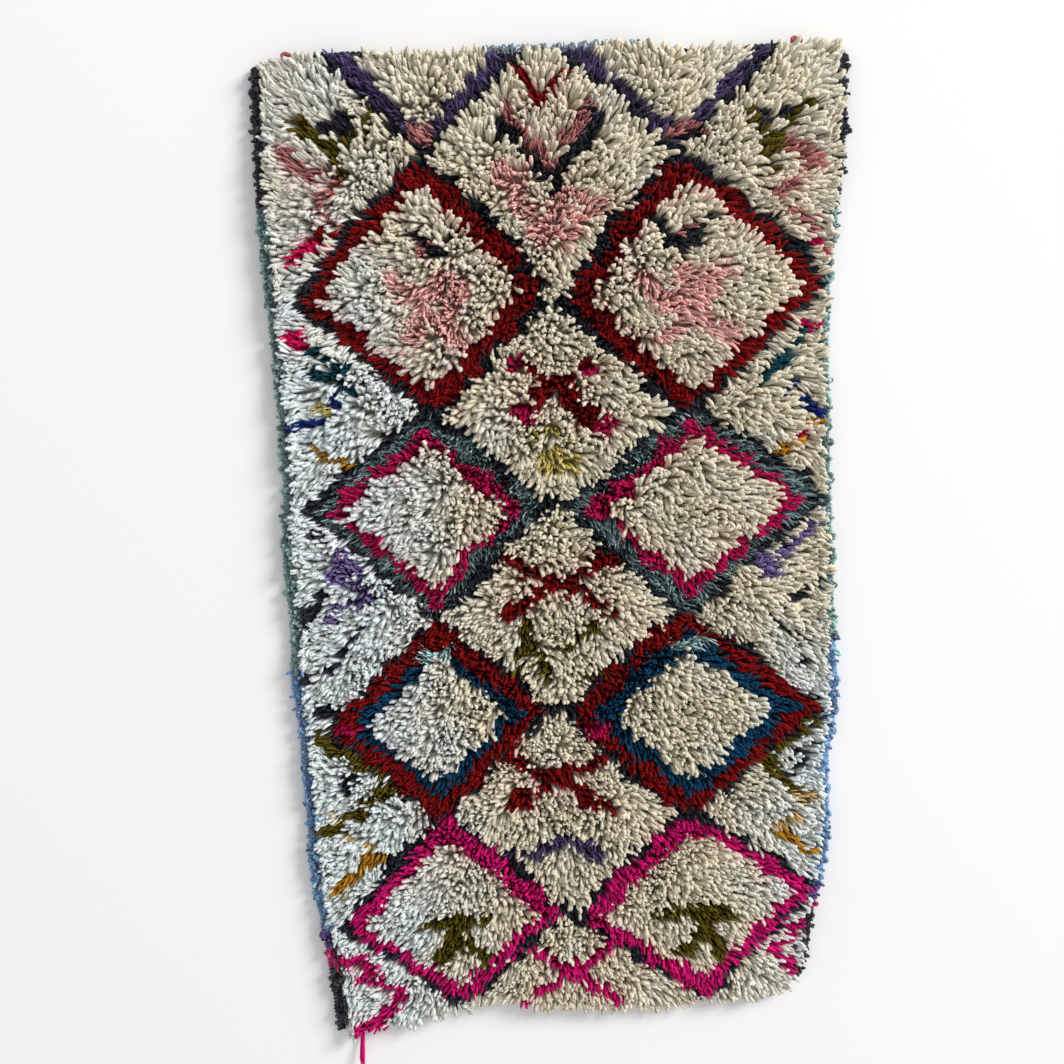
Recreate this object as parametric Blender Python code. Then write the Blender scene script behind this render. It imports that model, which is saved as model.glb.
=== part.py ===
"""A small hand-knotted shag rug, lying flat on the surface under it.

Metres, +Z up. The origin is the middle of the rug's box on the surface that it lies on. +Y runs along the
rug to the end that is bound with a cord, and +X is to the right for someone who looks down on the pile.
"""
import math

import bmesh
import bpy

# Driving dimensions
HALF_WIDTH = 0.404
HALF_LENGTH = 0.737
PILE_HIGH = 0.029
PILE_LOW = 0.021
GAP = 0.0007
SELVEDGE_WIDTH = 0.0135
SELVEDGE_HEIGHT = 0.0095
HEADING_WIDTH = 0.0105
HEADING_HEIGHT = 0.0075
KNOT_SIZE = (0.018, 0.0125, 0.0105)
KNOT_PLACES = (-0.353, 0.333)
KNOT_OUT = 0.002
SELVEDGE_END_IN = 0.022
LOZENGE_PITCH = 0.376
WAVE_HEIGHT = 0.0008

MM = 0.001

# How far the long edges draw in from the half width, in mm: place along the rug, left edge, right edge
SIDE_DRAW_IN = (
    (735, 3, 6),
    (620, 0, 1),
    (500, 0, 10),
    (400, 5, 20),
    (280, 11, 19),
    (140, 13, 15),
    (20, 7, 9),
    (-60, 12, 6),
    (-150, 9, 2),
    (-210, 15, 0),
    (-290, 18, 11),
    (-380, 20, 9),
    (-460, 22, 15),
    (-540, 33, 31),
    (-620, 42, 43),
    (-735, 50, 86),
)

# How far the short ends draw in from the half length, in mm: place across the rug, bound end, far end
END_DRAW_IN = (
    (-365, 12, 0),
    (-270, 3, 18),
    (-180, 9, 46),
    (-100, 9, 60),
    (0, 8, 47),
    (110, 6, 46),
    (200, 10, 52),
    (290, 6, 60),
    (365, 6, 88),
)

# Where the lozenges of one column meet, in mm along the rug, from the bound end to the far end
LOZENGE_JOINS = (585, 225, -48, -365, -660)

# Cross-section of the edge from the crown down, in mm: inset from the pile's reach, height
EDGE_PROFILE = (
    (5.0, 20.5),
    (0.0, 15.5),
    (1.5, 11.2),
)
CROWN_INSET = 0.014

# Inset of the pile's reach and of the ground weave's foot from the outline: left, right, bound end, far end
PILE_INSET = (0.009, 0.003, 0.004, 0.0)
FOOT_INSET = (
    SELVEDGE_WIDTH + GAP,
    SELVEDGE_WIDTH + GAP,
    HEADING_WIDTH + GAP,
    0.011,
)

# Yarns: color, roughness
CREAM = ((0.80, 0.75, 0.62, 1.0), 0.85)
GREY_TEAL = ((0.17, 0.27, 0.28, 1.0), 0.9)
CHARCOAL = ((0.06, 0.065, 0.08, 1.0), 0.9)
ROSE = ((0.42, 0.10, 0.12, 1.0), 0.8)

CELLS_ACROSS = 28
CELLS_ALONG = 50
SETTLING_PASSES = 4
OVAL_SIDES = 12
SELVEDGE_STEPS = 48
HEADING_STEPS = 36
KNOT_SIDES = 16
KNOT_RINGS = 8
WELD = 0.00001
SHARP_ANGLE = math.radians(40)


def clear_scene():
    for old in list(bpy.data.objects):
        bpy.data.objects.remove(old, do_unlink=True)


def through_rows(rows, column, place):
    """Smooth curve through one column of a table whose first column is the place, all in mm."""
    ordered = sorted(rows)
    place = min(max(place, ordered[0][0]), ordered[-1][0])
    last = len(ordered) - 1
    index = min(sum(1 for row in ordered[1:] if row[0] <= place), last - 1)
    before = ordered[max(index - 1, 0)]
    start = ordered[index]
    end = ordered[index + 1]
    after = ordered[min(index + 2, last)]
    span = end[0] - start[0]
    slope_in = (end[column] - before[column]) / (end[0] - before[0]) * span
    slope_out = (after[column] - start[column]) / (after[0] - start[0]) * span
    t = (place - start[0]) / span
    return (
        (2 * t ** 3 - 3 * t ** 2 + 1) * start[column]
        + (t ** 3 - 2 * t ** 2 + t) * slope_in
        + (3 * t ** 2 - 2 * t ** 3) * end[column]
        + (t ** 3 - t ** 2) * slope_out
    )


def left_edge(y):
    return -HALF_WIDTH + MM * through_rows(SIDE_DRAW_IN, 1, y / MM)


def right_edge(y):
    return HALF_WIDTH - MM * through_rows(SIDE_DRAW_IN, 2, y / MM)


def bound_end(x):
    return HALF_LENGTH - MM * through_rows(END_DRAW_IN, 1, x / MM)


def far_end(x):
    return -HALF_LENGTH + MM * through_rows(END_DRAW_IN, 2, x / MM)


def plan_point(across, along, inset):
    """Place on the rug's plan, with both fractions from 0 to 1, inside an outline drawn in by the insets."""
    left_in, right_in, bound_in, far_in = inset
    y = (2 * along - 1) * HALF_LENGTH
    for _ in range(SETTLING_PASSES):
        left = left_edge(y) + left_in
        right = right_edge(y) - right_in
        x = left + (right - left) * across
        low = far_end(x) + far_in
        high = bound_end(x) - bound_in
        y = low + (high - low) * along
    return x, y


def rows_from_first_join(y):
    """Count of lozenge rows between the first join and a place along the rug."""
    joins = [join * MM for join in LOZENGE_JOINS]
    index = min(sum(1 for join in joins[1:-1] if y < join), len(joins) - 2)
    return index + (joins[index] - y) / (joins[index] - joins[index + 1])


def pile_top(x, y):
    """Height of the pile, which stands high in each lozenge and sinks along the lines between them."""
    rows = rows_from_first_join(y)
    rising = math.cos(math.pi * (x / LOZENGE_PITCH + rows))
    falling = math.cos(math.pi * (x / LOZENGE_PITCH - rows))
    fullness = math.sqrt(abs(rising * falling))
    wave = WAVE_HEIGHT * math.sin(9 * x + 2) * math.sin(5 * y)
    return PILE_LOW + (PILE_HIGH - PILE_LOW) * fullness + wave


def grown(inset, amount):
    return tuple(value + amount for value in inset)


def boundary_ring(mesh, inset, height, fractions):
    """One closed ring of points around the rug, at the given inset and height."""
    return [mesh.verts.new((*plan_point(across, along, inset), height)) for across, along in fractions]


def join_rings(mesh, upper, lower):
    count = len(upper)
    for i in range(count):
        j = (i + 1) % count
        mesh.faces.new((upper[i], lower[i], lower[j], upper[j]))


def make_yarn(name, yarn):
    color, roughness = yarn
    material = bpy.data.materials.new(name)
    material.use_nodes = True
    surface = material.node_tree.nodes["Principled BSDF"]
    surface.inputs["Base Color"].default_value = color
    surface.inputs["Roughness"].default_value = roughness
    surface.inputs["Metallic"].default_value = 0.0
    return material


def finish_object(name, mesh, yarn, collection):
    """Turn the working mesh into one named object with a material of its own."""
    bmesh.ops.recalc_face_normals(mesh, faces=mesh.faces)
    data = bpy.data.meshes.new(name)
    mesh.to_mesh(data)
    mesh.free()
    data.shade_smooth()
    data.set_sharp_from_angle(angle=SHARP_ANGLE)
    data.materials.append(make_yarn(name, yarn))
    collection.objects.link(bpy.data.objects.new(name, data))


def outer_ring(mesh):
    """The points on the open edge of the mesh, in order around it."""
    edge = next(edge for edge in mesh.edges if edge.is_boundary)
    ring = list(edge.verts)
    while ring[-1] is not ring[0]:
        step = next(
            link
            for link in ring[-1].link_edges
            if link.is_boundary and link.other_vert(ring[-1]) is not ring[-2]
        )
        ring.append(step.other_vert(ring[-1]))
    return ring[:-1]


def make_rug(collection):
    """Ground weave and pile in one solid: crowned top, overhanging edge and a flat underside."""
    mesh = bmesh.new()
    bmesh.ops.create_grid(mesh, x_segments=CELLS_ACROSS, y_segments=CELLS_ALONG, size=0.5)
    crown_inset = grown(PILE_INSET, CROWN_INSET)
    fraction_of = {}
    for vert in mesh.verts:
        fraction = (vert.co.x + 0.5, vert.co.y + 0.5)
        fraction_of[vert] = fraction
        x, y = plan_point(*fraction, crown_inset)
        vert.co = (x, y, pile_top(x, y))

    upper = outer_ring(mesh)
    fractions = [fraction_of[vert] for vert in upper]
    for extra, height in EDGE_PROFILE:
        lower = boundary_ring(mesh, grown(PILE_INSET, extra * MM), height * MM, fractions)
        join_rings(mesh, upper, lower)
        upper = lower
    for height in (EDGE_PROFILE[-1][1] * MM, 0.0):
        lower = boundary_ring(mesh, FOOT_INSET, height, fractions)
        join_rings(mesh, upper, lower)
        upper = lower
    mesh.faces.new(upper)
    finish_object("rug", mesh, CREAM, collection)


def make_oval_profile(name, width, height):
    """Closed oval outline, which the cords along the edges are drawn out from."""
    outline = bpy.data.curves.new(name, "CURVE")
    outline.dimensions = "2D"
    spline = outline.splines.new("POLY")
    spline.points.add(OVAL_SIDES - 1)
    for i, point in enumerate(spline.points):
        turn = 2 * math.pi * i / OVAL_SIDES
        point.co = (width / 2 * math.cos(turn), height / 2 * math.sin(turn), 0.0, 1.0)
    spline.use_cyclic_u = True
    profile = bpy.data.objects.new(name, outline)
    bpy.context.scene.collection.objects.link(profile)
    return profile


def make_oval_cord(name, centres, width, height, yarn, collection):
    """A cord of oval section that lies on the surface and follows the given plan points."""
    profile = make_oval_profile(f"{name}_profile", width, height)
    route = bpy.data.curves.new(f"{name}_route", "CURVE")
    route.dimensions = "3D"
    route.twist_mode = "Z_UP"
    route.bevel_mode = "OBJECT"
    route.bevel_object = profile
    route.use_fill_caps = True
    spline = route.splines.new("POLY")
    spline.points.add(len(centres) - 1)
    for point, (x, y) in zip(spline.points, centres):
        point.co = (x, y, height / 2, 1.0)
    drawn = bpy.data.objects.new(f"{name}_route", route)
    bpy.context.scene.collection.objects.link(drawn)

    depsgraph = bpy.context.evaluated_depsgraph_get()
    swept = bpy.data.meshes.new_from_object(drawn.evaluated_get(depsgraph))
    mesh = bmesh.new()
    mesh.from_mesh(swept)
    bmesh.ops.remove_doubles(mesh, verts=mesh.verts, dist=WELD)
    bpy.data.objects.remove(drawn, do_unlink=True)
    bpy.data.objects.remove(profile, do_unlink=True)
    bpy.data.meshes.remove(swept)
    finish_object(name, mesh, yarn, collection)


def make_selvedge(name, edge, toward_middle, collection):
    """Overcast cord along one long edge, with its outer face on the outline."""
    near = HALF_LENGTH - SELVEDGE_END_IN
    far = far_end(edge(-HALF_LENGTH)) + SELVEDGE_END_IN
    centres = []
    for i in range(SELVEDGE_STEPS + 1):
        y = near + (far - near) * i / SELVEDGE_STEPS
        centres.append((edge(y) + toward_middle * SELVEDGE_WIDTH / 2, y))
    make_oval_cord(name, centres, SELVEDGE_WIDTH, SELVEDGE_HEIGHT, GREY_TEAL, collection)


def make_heading(collection):
    """Cord that binds the end of the warps, between its two tied ends."""
    left = KNOT_PLACES[0] + KNOT_SIZE[0] / 2 + GAP
    right = KNOT_PLACES[1] - KNOT_SIZE[0] / 2 - GAP
    centres = []
    for i in range(HEADING_STEPS + 1):
        x = left + (right - left) * i / HEADING_STEPS
        centres.append((x, bound_end(x) - HEADING_WIDTH / 2))
    make_oval_cord("heading_cord", centres, HEADING_WIDTH, HEADING_HEIGHT, CHARCOAL, collection)


def make_knots(collection):
    """The two round knots of rose yarn that tie off the heading cord."""
    for side, x in zip(("left", "right"), KNOT_PLACES):
        mesh = bmesh.new()
        bmesh.ops.create_uvsphere(mesh, u_segments=KNOT_SIDES, v_segments=KNOT_RINGS, radius=0.5)
        y = bound_end(x) - HEADING_WIDTH / 2 + KNOT_OUT
        for vert in mesh.verts:
            vert.co.x = x + vert.co.x * KNOT_SIZE[0]
            vert.co.y = y + vert.co.y * KNOT_SIZE[1]
            vert.co.z = (0.5 + vert.co.z) * KNOT_SIZE[2]
        finish_object(f"knot_{side}", mesh, ROSE, collection)


clear_scene()
rug_collection = bpy.data.collections.new("shag_rug")
bpy.context.scene.collection.children.link(rug_collection)
make_rug(rug_collection)
make_selvedge("selvedge_left", left_edge, 1, rug_collection)
make_selvedge("selvedge_right", right_edge, -1, rug_collection)
make_heading(rug_collection)
make_knots(rug_collection)
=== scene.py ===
import math
from typing import NamedTuple

import bpy
import numpy as np
from mathutils import Matrix, Vector


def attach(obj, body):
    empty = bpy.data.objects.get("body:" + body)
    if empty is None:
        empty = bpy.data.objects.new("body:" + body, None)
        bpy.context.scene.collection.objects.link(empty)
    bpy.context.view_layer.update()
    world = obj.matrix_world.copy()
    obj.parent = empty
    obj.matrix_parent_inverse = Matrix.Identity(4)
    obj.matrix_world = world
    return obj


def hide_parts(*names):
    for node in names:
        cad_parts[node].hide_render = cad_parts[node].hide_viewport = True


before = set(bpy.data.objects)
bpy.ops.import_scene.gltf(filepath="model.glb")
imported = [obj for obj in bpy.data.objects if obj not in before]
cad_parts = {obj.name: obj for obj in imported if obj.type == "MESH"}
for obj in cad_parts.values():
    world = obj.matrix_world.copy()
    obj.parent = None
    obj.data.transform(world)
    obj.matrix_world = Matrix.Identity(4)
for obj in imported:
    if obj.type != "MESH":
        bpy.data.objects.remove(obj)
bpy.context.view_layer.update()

# The ground is a plain weave of wool wefts on cotton warps, about 3 mm thick. It is woven row by row with
# the pile knotted in, so its sides and ends are as uneven as the loom left them, and its back shows every
# knot. What the knots draw, and in which yarns, is settled here too.
MM = 0.001
HALF_WIDTH = 0.404
HALF_LENGTH = 0.737
GROUND_THICKNESS = 0.003
KNOTS_ACROSS = 88
KNOT_ROWS = 140
SETTLING_PASSES = 4
FOOT_INSET = (0.0145, 0.0145, 0.012, 0.011)

# How far the long edges draw in from the half width, in mm: place along the rug, left edge, right edge
SIDE_DRAW_IN = (
    (735, 3, 6), (620, 0, 1), (500, 0, 10), (400, 5, 20), (280, 11, 19), (140, 13, 15), (20, 7, 9),
    (-60, 12, 6), (-150, 9, 2), (-210, 15, 0), (-290, 18, 11), (-380, 20, 9), (-460, 22, 15), (-540, 33, 31),
    (-620, 42, 43), (-735, 50, 86),
)
# How far the short ends draw in from the half length, in mm: place across the rug, bound end, far end
END_DRAW_IN = (
    (-365, 12, 0), (-270, 3, 18), (-180, 9, 46), (-100, 9, 60), (0, 8, 47), (110, 6, 46), (200, 10, 52),
    (290, 6, 60), (365, 6, 88),
)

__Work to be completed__
The lines from the top of the data above down to the line containing "LOZENGE_JOINS = (585, 225, -48, -365, -660)" are to be copied exactly; no other line should appear.

__Output for this exercise__
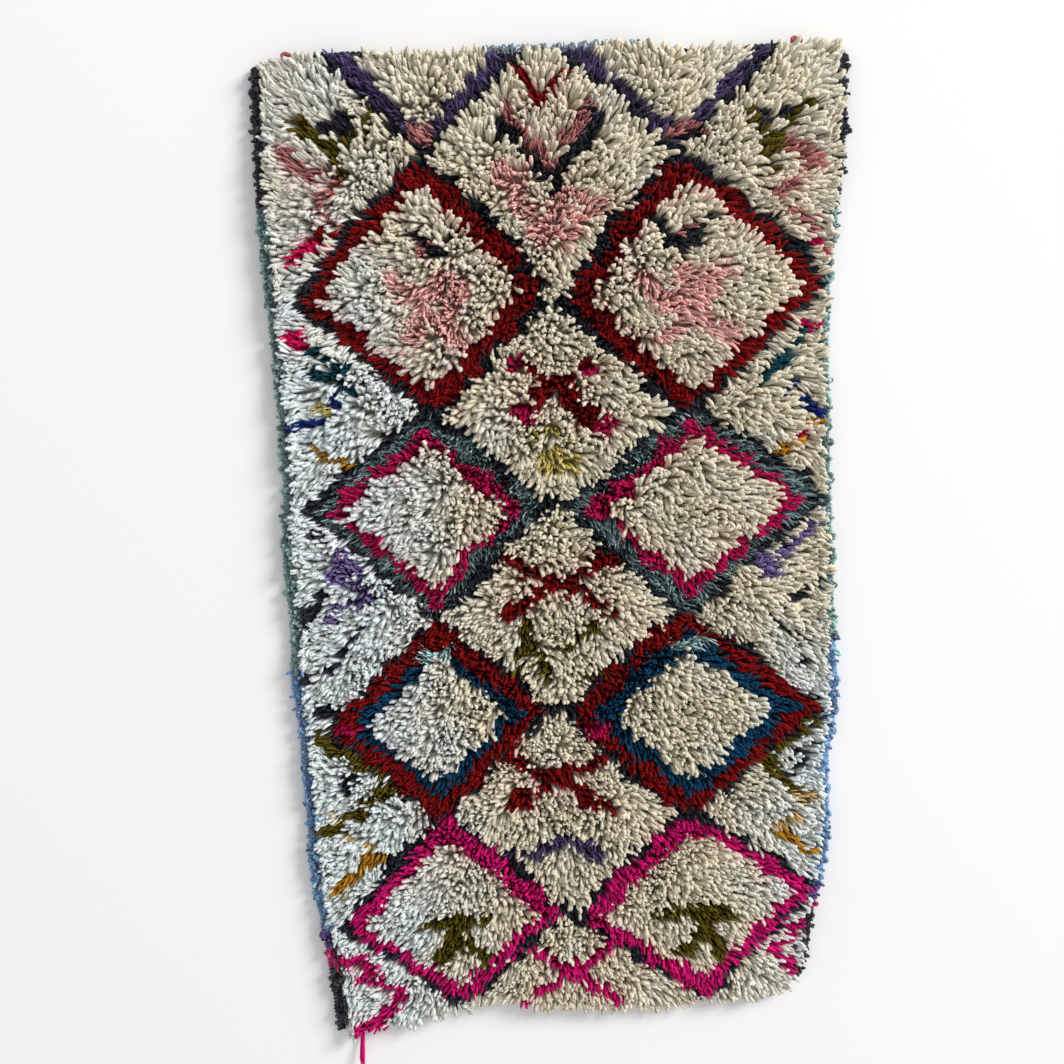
Recreate this object as parametric Blender Python code. Then write the Blender scene script behind this render. It imports that model, which is saved as model.glb.
=== part.py ===
"""A small hand-knotted shag rug, lying flat on the surface under it.

Metres, +Z up. The origin is the middle of the rug's box on the surface that it lies on. +Y runs along the
rug to the end that is bound with a cord, and +X is to the right for someone who looks down on the pile.
"""
import math

import bmesh
import bpy

# Driving dimensions
HALF_WIDTH = 0.404
HALF_LENGTH = 0.737
PILE_HIGH = 0.029
PILE_LOW = 0.021
GAP = 0.0007
SELVEDGE_WIDTH = 0.0135
SELVEDGE_HEIGHT = 0.0095
HEADING_WIDTH = 0.0105
HEADING_HEIGHT = 0.0075
KNOT_SIZE = (0.018, 0.0125, 0.0105)
KNOT_PLACES = (-0.353, 0.333)
KNOT_OUT = 0.002
SELVEDGE_END_IN = 0.022
LOZENGE_PITCH = 0.376
WAVE_HEIGHT = 0.0008

MM = 0.001

# How far the long edges draw in from the half width, in mm: place along the rug, left edge, right edge
SIDE_DRAW_IN = (
    (735, 3, 6),
    (620, 0, 1),
    (500, 0, 10),
    (400, 5, 20),
    (280, 11, 19),
    (140, 13, 15),
    (20, 7, 9),
    (-60, 12, 6),
    (-150, 9, 2),
    (-210, 15, 0),
    (-290, 18, 11),
    (-380, 20, 9),
    (-460, 22, 15),
    (-540, 33, 31),
    (-620, 42, 43),
    (-735, 50, 86),
)

# How far the short ends draw in from the half length, in mm: place across the rug, bound end, far end
END_DRAW_IN = (
    (-365, 12, 0),
    (-270, 3, 18),
    (-180, 9, 46),
    (-100, 9, 60),
    (0, 8, 47),
    (110, 6, 46),
    (200, 10, 52),
    (290, 6, 60),
    (365, 6, 88),
)

# Where the lozenges of one column meet, in mm along the rug, from the bound end to the far end
LOZENGE_JOINS = (585, 225, -48, -365, -660)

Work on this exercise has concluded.